Each chapter ends on a significant point or with a summarizing observation, and the brief but highly important concluding chapter of the whole book, which itself ends with Baumer’s death, is more complex than critics have sometimes assumed.

Much attention has been drawn to the statement at the end of the book made by the unidentified new external narrator that the dead Baumer looked peaceful, and seemed almost content that things had ended like that. However, just as for most of the novel we can see into Baumer’s thoughts, at the end an outsider is speaking who cannot see those thoughts. Thus Baumer only looks almost content, or if he were pleased it had ended like that. The narrator (and we) cannot know whether Baumer really felt that way because Baumer is dead.
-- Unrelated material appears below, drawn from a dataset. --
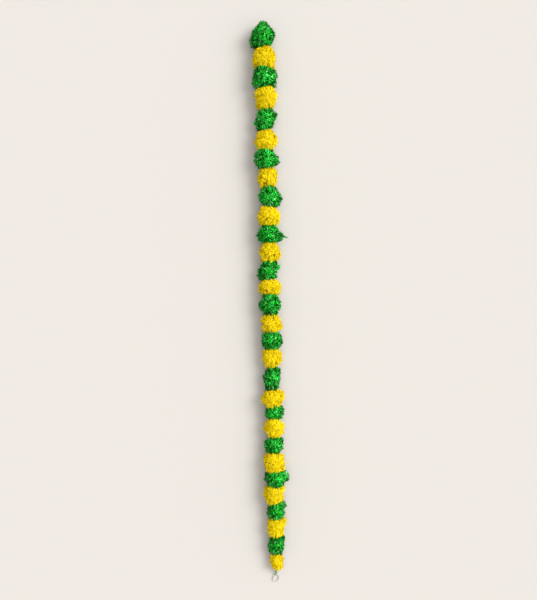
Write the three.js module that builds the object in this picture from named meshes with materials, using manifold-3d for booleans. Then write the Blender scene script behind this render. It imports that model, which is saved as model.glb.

It can be no more than speculation. Indeed, Baumer had been forced, as the war was clearly ending, to acknowledge within himself a life-force which had not been suppressed entirely, and which would make him live on, even though he could not imagine what the post-war future would be like. In that last chapter – just before his death at the end of the war – his increasing isolation has forced him away from a collective soldier-view of things, however comradely, and even away from his own personal identity, to focus on this life-force, the spark of life that is in everyone, and which will go on, whether the individual wants it to or not. It is tragic irony that he falls at this point, and he must then be presented by Remarque’s new narrator in the third person, as an object.